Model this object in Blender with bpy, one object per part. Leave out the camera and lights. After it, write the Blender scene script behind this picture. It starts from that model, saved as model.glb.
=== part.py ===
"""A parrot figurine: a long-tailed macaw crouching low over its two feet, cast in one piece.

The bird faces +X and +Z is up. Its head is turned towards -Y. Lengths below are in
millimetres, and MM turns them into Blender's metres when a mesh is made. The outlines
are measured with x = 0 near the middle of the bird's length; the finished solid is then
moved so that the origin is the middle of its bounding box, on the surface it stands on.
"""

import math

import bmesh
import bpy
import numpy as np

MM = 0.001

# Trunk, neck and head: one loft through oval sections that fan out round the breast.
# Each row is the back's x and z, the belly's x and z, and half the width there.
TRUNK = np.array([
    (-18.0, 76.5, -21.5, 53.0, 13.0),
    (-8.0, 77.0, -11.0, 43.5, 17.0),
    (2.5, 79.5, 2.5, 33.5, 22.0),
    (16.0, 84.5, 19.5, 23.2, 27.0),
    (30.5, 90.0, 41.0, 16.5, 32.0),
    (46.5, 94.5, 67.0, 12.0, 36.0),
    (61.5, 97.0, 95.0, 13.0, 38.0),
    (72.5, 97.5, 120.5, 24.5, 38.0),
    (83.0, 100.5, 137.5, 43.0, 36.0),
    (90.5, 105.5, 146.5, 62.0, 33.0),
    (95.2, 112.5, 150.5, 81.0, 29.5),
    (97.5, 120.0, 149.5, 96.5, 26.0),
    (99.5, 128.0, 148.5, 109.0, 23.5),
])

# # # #

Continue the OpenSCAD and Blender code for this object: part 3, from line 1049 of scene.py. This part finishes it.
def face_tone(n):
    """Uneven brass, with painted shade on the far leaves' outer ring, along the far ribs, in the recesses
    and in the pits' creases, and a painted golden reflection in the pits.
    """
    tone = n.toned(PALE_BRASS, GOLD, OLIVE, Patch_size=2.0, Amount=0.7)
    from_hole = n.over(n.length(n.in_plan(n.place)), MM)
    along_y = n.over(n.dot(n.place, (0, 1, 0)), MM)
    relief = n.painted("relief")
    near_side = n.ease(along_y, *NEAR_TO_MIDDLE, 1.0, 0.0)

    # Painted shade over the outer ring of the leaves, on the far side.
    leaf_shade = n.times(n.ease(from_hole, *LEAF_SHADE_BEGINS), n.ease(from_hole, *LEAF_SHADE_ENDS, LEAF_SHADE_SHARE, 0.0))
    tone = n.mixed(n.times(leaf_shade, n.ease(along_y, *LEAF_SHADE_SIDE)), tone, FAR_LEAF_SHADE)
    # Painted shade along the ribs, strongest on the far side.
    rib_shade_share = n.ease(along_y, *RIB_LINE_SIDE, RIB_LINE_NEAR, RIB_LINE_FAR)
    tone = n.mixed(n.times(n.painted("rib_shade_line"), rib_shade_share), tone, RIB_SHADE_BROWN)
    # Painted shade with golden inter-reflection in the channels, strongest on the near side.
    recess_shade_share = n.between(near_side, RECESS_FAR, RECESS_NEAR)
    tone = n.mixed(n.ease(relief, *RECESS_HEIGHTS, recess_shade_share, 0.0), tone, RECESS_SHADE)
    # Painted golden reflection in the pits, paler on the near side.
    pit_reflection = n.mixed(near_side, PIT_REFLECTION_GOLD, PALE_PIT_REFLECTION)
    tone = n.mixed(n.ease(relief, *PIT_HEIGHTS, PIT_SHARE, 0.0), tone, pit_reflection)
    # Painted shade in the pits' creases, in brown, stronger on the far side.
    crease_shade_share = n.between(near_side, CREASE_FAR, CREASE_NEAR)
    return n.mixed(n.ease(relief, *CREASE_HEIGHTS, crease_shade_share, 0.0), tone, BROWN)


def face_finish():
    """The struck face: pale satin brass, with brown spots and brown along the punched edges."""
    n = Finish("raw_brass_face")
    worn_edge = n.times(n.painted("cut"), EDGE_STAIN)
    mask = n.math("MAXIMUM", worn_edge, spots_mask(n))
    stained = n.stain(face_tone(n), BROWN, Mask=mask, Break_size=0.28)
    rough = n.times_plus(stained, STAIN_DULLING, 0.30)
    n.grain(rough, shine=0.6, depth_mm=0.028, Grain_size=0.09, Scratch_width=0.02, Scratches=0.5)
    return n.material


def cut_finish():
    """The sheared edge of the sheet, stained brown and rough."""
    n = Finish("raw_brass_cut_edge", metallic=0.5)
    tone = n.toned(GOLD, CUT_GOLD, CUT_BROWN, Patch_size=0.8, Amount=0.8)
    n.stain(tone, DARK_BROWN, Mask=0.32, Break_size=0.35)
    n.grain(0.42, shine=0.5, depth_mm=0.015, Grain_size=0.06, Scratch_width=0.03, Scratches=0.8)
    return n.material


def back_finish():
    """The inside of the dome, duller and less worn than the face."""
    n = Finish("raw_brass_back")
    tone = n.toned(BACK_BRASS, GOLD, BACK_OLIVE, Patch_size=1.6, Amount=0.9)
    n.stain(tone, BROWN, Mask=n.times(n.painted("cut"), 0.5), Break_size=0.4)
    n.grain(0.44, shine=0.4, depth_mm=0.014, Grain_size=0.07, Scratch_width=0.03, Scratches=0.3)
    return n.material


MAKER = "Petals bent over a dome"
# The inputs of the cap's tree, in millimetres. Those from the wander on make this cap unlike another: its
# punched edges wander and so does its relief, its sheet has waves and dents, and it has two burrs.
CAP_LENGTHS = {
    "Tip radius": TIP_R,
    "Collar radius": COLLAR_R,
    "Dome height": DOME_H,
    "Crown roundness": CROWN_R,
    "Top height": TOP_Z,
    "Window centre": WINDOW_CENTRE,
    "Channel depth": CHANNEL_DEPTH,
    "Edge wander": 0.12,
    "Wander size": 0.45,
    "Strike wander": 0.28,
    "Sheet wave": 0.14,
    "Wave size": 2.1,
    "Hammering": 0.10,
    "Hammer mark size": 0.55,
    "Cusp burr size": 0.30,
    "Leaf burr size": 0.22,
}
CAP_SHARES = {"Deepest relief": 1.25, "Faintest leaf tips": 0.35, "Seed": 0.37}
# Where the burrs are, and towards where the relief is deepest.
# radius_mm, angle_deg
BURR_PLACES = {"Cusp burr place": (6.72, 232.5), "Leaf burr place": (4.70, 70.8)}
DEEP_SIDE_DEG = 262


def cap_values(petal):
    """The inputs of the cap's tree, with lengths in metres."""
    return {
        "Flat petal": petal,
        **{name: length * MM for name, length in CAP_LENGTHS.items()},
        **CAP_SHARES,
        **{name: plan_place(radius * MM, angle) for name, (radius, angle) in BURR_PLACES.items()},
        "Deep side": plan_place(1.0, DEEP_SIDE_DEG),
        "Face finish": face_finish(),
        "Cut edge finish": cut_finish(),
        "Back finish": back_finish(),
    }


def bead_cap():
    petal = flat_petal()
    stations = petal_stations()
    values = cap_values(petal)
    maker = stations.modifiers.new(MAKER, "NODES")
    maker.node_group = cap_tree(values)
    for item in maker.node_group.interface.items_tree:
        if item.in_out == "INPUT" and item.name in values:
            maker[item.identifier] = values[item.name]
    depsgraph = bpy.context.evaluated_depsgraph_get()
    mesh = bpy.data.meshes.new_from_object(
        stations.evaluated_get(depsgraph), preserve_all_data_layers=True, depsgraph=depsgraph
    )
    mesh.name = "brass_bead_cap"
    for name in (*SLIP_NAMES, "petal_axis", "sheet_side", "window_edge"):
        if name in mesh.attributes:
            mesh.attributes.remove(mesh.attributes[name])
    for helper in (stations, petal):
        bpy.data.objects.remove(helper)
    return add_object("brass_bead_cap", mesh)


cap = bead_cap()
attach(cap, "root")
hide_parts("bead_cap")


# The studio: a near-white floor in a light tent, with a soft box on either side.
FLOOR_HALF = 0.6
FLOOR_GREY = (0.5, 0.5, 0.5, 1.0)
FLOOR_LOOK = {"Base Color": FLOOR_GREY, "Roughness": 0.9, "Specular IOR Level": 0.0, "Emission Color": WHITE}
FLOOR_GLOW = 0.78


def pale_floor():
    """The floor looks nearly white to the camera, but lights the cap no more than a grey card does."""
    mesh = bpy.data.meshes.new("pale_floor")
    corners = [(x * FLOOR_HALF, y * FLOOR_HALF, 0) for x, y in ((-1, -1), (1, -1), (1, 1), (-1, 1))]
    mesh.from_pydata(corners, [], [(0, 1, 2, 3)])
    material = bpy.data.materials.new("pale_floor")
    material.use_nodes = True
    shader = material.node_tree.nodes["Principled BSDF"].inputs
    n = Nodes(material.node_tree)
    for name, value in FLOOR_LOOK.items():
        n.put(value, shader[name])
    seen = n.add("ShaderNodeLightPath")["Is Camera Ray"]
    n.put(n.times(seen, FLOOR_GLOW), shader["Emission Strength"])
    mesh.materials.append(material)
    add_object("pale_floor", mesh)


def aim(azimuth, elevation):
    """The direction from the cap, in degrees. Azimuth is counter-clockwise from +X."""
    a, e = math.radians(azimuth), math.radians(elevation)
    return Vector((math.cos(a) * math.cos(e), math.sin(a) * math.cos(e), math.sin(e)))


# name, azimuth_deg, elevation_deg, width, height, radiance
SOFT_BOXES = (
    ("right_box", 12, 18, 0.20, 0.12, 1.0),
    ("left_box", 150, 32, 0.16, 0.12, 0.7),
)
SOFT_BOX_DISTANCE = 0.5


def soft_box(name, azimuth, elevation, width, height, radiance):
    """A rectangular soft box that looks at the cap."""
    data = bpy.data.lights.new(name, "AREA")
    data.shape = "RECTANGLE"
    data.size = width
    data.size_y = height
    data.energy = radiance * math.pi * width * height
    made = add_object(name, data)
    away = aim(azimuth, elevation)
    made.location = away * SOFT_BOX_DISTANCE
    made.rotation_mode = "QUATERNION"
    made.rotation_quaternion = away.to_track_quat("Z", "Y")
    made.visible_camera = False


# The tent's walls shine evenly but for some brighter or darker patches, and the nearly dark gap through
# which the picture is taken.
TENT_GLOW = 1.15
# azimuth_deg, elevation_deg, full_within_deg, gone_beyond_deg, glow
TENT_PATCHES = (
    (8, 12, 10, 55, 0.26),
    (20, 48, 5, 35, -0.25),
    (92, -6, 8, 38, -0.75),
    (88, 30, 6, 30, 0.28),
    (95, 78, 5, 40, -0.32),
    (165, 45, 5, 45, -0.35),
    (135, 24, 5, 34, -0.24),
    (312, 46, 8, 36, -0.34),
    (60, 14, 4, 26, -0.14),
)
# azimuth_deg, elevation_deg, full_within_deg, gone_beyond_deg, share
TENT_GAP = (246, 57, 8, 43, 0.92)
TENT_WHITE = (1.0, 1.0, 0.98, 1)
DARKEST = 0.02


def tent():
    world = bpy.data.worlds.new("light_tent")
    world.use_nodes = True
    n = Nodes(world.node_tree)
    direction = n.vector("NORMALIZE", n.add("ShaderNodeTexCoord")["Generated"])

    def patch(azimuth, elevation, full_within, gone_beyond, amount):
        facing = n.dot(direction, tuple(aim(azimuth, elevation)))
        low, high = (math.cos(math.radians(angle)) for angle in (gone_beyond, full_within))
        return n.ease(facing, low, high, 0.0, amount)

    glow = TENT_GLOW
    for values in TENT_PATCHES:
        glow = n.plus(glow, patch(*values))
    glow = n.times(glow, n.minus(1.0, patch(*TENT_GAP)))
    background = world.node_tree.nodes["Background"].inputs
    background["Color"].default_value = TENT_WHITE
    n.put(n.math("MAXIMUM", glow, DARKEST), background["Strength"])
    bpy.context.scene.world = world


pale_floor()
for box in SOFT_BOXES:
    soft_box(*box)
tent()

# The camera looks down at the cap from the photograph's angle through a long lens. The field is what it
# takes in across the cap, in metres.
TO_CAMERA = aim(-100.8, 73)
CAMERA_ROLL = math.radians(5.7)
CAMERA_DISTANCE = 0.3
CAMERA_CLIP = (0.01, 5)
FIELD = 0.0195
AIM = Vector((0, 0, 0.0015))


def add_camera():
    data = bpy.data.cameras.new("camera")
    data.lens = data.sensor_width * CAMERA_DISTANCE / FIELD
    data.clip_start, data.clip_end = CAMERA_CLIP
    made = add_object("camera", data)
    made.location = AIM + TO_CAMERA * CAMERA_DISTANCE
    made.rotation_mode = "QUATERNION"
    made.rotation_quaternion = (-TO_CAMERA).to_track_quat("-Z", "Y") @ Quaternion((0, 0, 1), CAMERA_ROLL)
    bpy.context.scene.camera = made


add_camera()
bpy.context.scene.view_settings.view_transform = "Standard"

# # # #

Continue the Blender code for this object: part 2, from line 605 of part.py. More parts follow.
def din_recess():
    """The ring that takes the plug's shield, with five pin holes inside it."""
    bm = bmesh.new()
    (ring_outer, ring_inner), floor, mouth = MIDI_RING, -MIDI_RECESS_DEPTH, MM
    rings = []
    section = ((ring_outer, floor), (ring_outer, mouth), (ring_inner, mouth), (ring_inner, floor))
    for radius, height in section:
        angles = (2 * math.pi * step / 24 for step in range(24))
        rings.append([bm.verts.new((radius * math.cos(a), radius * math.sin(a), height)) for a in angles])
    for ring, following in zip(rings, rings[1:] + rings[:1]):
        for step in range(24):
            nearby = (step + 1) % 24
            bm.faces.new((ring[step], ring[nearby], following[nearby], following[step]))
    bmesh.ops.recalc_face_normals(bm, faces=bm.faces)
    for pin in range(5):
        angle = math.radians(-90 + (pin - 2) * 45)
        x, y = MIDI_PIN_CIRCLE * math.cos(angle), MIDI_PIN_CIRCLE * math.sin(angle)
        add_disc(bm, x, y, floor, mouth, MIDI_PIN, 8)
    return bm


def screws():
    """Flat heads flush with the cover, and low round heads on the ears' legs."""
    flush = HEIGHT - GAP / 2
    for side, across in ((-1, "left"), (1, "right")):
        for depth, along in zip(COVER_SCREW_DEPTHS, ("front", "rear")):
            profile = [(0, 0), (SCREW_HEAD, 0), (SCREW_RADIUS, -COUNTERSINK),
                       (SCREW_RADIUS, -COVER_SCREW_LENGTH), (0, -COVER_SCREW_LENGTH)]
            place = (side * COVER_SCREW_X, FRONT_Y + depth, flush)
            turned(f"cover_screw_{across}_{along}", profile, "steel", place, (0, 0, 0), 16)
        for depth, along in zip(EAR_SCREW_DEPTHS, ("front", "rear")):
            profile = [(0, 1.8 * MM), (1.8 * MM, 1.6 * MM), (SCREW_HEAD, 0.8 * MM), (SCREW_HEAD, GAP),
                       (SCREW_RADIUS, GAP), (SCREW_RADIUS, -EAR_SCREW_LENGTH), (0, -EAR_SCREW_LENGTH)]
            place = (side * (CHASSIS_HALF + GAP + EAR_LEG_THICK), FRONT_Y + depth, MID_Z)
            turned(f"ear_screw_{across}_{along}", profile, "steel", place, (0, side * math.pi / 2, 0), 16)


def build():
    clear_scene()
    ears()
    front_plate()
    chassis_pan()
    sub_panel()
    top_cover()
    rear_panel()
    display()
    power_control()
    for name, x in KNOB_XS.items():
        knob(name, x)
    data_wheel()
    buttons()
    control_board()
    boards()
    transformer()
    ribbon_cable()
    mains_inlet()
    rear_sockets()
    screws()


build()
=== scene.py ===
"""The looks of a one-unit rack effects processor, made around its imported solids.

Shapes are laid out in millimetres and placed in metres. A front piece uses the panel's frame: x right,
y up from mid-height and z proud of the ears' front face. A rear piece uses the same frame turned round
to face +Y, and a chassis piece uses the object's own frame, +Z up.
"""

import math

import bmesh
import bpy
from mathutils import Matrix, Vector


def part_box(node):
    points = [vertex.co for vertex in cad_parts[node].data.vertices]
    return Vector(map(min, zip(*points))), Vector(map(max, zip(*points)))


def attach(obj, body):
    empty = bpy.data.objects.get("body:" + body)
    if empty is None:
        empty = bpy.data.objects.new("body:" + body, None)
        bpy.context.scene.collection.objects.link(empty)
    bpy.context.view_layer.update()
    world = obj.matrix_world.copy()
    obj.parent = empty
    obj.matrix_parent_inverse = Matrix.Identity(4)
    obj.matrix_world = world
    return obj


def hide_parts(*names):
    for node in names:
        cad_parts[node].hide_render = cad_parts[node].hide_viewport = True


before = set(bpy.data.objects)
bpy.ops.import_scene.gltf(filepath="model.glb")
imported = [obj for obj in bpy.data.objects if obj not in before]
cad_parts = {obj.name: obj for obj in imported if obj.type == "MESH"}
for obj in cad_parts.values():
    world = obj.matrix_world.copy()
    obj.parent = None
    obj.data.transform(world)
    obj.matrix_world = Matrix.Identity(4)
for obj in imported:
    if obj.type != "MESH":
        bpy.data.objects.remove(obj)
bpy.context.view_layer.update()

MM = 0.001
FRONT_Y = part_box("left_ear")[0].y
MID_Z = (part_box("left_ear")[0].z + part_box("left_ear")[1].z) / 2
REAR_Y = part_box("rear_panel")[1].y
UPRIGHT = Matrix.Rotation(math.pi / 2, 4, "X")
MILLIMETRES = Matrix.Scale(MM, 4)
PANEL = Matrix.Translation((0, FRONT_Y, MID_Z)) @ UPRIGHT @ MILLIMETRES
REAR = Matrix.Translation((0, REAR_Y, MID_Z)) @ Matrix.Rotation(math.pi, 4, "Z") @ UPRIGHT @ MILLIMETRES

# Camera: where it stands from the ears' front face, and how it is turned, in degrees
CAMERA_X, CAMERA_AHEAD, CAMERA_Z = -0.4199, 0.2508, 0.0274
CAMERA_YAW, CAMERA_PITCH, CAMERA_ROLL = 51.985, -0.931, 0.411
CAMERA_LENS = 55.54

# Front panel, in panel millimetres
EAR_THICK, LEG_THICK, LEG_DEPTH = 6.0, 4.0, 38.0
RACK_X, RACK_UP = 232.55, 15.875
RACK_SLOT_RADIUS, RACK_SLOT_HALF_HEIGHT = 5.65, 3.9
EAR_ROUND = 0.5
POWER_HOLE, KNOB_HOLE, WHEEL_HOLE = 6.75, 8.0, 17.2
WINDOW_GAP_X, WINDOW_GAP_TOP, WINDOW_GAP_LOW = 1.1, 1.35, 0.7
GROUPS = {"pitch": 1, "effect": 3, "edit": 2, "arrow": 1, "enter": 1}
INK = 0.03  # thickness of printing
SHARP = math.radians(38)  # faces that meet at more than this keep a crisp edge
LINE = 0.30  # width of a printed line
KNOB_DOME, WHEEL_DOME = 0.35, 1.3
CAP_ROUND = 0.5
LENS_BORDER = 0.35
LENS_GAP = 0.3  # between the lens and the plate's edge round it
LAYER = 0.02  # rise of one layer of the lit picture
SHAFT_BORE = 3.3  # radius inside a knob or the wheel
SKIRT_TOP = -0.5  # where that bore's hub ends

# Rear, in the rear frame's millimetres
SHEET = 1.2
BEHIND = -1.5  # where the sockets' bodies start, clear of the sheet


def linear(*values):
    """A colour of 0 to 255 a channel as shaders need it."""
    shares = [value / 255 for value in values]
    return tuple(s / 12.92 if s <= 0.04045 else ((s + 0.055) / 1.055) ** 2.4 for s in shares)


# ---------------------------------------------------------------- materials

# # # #

### DIRECTIVE
Retype, in the same exact form, the lines of the material above from the line holding "in imported if" through the line holding "bpy.data.objects.remove(obj)".

### TASK RESULT
cad_parts = {obj.name: obj for obj in imported if obj.type == "MESH"}
for obj in cad_parts.values():
    world = obj.matrix_world.copy()
    obj.parent = None
    obj.data.transform(world)
    obj.matrix_world = Matrix.Identity(4)
for obj in imported:
    if obj.type != "MESH":
        bpy.data.objects.remove(obj)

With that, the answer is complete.